Saturday, April 1, 2017

Pak Anies, Sini Saya Bisiki Bagaimana Caranya Menelikung Pak Ahok di Tikungan Terakhir


DUNIA HAWA


Dear Pak Anies,

Perkenalkan nama saya Liza Lie. Saya saat ini setengah pengangguran, sehingga saya punya banyak waktu untuk memantau kondisi politik di Pilkada DKI. Saya jelas harus bersikap netral, saya tidak punya hak pilih. Meski malang-melintang di Jakarta sekian lama, saya penduduk Yogyakarta. Tapi justru itu yang menguntungkan, kan? Saya jadi bisa menilai dengan fair tanpa judgment. 

Saya memantau konstelasi politik yang berkembang dengan sangat ketat dan memperhatikan perkembangannya tiap menit. Namanya pengangguran, mau bagaimana lagi caranya menghabiskan waktu seharian, selain petantang-petenteng di depan internet. Jadi perkembangan sedikit saja, wah, saya hampir pasti sayalah yang terdepan. Selain memantau lewat laptop, hape android di tangan saya menyala 24 jam. Yang agak repot memang masalah TV. Saya belum sanggup beli antene baru, sehingga televisi saya ada suaranya, tidak bertuan gambarnya. Saya seperti punya televisi rasa radio.

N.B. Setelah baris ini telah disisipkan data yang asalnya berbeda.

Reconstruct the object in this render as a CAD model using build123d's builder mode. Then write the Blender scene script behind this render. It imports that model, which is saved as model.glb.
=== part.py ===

Tapi, sekali lagi, itu keuntungan. Saya jadi fokus mendengarkan kata per kata yang Bapak ucapkan dan mendalami intonasi dari tiap suku kata yang tersuarakan. Saya melihat perubahan intonasi yang luar biasa. Ini saran, ya, Pak, intonasinya dikembalikan ketika Bapak jadi jubir kampanye Jokowi-JK saja, Pak. Yang sekarang ini kok jadi mirip-mirip intonasinya bu Silvi, mendayu-dayu dan menarik-narik ujung kata. Tidak enak didengarnya, Pak. Kadang-kadang malah terkesan meledek dan mencibir. Kesan itu berbahaya, Pak. Karena apa yang Bapak inginkan dipastikan ditangkap secara salah oleh pendengarnya. Saya ini mantan pakar tanpa sertifikat lho, Pak, urusan intonasi ini.

Itu satu hal.

Hal lain adalah saya sarankan Bapak untuk mencukupi berbicara mengenai DP rumah, rumah tapak seharga 350 juta atau program OK OCE. OK OCE sudah habis dibahas di putaran pertama. Kita sudah mengerti maksud dan tujuannya. Program rumah itu, sebaiknya tidak usah dijawab lagi, Pak. Semakin dijawab, semakin mudah di-kick back oleh tim sana. Jadi lempar batu sembunyi tangan saja, Pak. Aman kok. Penduduk Indonesia itu sangat pemaaf dan mudah melupakan kesalahan yang diperbuat oleh pejabatnya.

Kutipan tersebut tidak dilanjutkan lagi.